[start of Data segment]

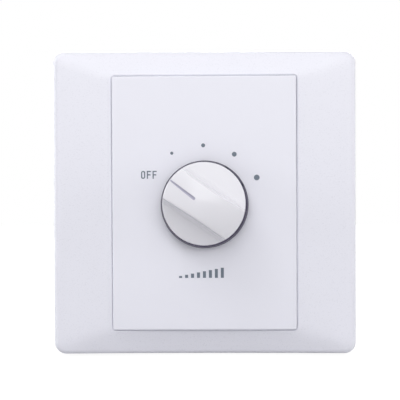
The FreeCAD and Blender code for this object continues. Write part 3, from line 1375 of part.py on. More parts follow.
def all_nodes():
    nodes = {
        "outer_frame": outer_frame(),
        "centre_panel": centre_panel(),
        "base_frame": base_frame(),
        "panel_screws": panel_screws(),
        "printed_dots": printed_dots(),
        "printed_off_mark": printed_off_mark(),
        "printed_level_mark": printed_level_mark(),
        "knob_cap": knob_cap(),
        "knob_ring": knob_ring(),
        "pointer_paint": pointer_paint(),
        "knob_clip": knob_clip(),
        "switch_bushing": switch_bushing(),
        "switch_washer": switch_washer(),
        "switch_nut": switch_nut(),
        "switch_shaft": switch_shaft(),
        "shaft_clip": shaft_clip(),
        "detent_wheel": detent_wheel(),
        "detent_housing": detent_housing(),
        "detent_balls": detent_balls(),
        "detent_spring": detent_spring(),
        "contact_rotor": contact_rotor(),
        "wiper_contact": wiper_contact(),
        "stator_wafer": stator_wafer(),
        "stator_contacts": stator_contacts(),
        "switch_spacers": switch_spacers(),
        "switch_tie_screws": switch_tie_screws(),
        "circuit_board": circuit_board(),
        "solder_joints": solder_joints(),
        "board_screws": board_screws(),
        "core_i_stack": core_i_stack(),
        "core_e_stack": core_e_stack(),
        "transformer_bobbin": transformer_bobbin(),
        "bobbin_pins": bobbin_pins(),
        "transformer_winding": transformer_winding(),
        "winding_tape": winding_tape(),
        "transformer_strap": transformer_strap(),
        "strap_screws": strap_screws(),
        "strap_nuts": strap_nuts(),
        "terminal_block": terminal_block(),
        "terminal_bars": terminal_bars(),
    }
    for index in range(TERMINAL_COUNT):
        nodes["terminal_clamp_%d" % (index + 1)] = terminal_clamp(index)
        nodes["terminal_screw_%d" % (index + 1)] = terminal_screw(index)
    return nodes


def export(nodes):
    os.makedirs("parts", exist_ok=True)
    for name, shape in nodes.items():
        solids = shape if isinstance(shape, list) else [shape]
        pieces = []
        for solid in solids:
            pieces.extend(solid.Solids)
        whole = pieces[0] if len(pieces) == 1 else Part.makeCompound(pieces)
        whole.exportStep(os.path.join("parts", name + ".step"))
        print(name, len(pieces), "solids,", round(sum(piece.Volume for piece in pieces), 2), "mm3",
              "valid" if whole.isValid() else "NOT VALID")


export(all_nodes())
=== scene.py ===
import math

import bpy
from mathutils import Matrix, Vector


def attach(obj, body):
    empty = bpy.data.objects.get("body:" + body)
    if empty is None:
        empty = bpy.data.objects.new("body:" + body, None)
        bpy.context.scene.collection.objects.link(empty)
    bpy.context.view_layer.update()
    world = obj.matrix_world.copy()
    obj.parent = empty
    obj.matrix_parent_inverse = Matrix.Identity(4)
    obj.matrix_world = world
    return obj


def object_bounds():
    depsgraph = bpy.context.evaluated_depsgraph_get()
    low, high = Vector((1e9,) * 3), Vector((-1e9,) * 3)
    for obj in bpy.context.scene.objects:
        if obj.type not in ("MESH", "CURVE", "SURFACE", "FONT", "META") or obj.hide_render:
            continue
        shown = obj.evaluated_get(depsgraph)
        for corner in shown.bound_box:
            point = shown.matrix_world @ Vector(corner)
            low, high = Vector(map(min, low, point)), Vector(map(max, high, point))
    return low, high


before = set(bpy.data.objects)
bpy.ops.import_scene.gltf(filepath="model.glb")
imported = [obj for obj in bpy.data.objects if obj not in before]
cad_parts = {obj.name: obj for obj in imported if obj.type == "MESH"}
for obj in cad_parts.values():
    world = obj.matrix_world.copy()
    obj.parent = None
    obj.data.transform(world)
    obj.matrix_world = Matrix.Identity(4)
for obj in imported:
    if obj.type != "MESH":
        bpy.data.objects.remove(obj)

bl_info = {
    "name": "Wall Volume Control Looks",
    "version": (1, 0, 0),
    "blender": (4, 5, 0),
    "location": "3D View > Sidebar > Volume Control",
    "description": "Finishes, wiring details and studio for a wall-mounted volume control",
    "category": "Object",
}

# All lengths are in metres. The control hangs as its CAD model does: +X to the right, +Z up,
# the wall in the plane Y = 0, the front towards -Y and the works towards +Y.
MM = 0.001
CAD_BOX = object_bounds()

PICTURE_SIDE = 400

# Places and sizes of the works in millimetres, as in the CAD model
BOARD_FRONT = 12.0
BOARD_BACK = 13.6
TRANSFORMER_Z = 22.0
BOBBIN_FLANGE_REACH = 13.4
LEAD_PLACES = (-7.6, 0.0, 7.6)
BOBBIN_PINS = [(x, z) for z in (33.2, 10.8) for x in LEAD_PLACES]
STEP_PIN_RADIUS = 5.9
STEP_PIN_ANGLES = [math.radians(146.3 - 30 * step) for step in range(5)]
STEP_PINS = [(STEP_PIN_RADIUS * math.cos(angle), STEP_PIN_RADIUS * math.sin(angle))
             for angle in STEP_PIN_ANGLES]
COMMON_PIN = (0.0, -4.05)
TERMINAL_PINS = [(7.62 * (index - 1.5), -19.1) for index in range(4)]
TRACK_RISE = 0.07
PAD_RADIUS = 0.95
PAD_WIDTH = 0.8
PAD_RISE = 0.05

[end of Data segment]

Task to carry out
Between the line containing "pieces = []" and the line containing "depsgraph = bpy.context.evaluated_depsgraph_get()" lies the part to return. Return it exactly, counting both of those lines.

The completed task
        pieces = []
        for solid in solids:
            pieces.extend(solid.Solids)
        whole = pieces[0] if len(pieces) == 1 else Part.makeCompound(pieces)
        whole.exportStep(os.path.join("parts", name + ".step"))
        print(name, len(pieces), "solids,", round(sum(piece.Volume for piece in pieces), 2), "mm3",
              "valid" if whole.isValid() else "NOT VALID")


export(all_nodes())
=== scene.py ===
import math

import bpy
from mathutils import Matrix, Vector


def attach(obj, body):
    empty = bpy.data.objects.get("body:" + body)
    if empty is None:
        empty = bpy.data.objects.new("body:" + body, None)
        bpy.context.scene.collection.objects.link(empty)
    bpy.context.view_layer.update()
    world = obj.matrix_world.copy()
    obj.parent = empty
    obj.matrix_parent_inverse = Matrix.Identity(4)
    obj.matrix_world = world
    return obj


def object_bounds():
    depsgraph = bpy.context.evaluated_depsgraph_get()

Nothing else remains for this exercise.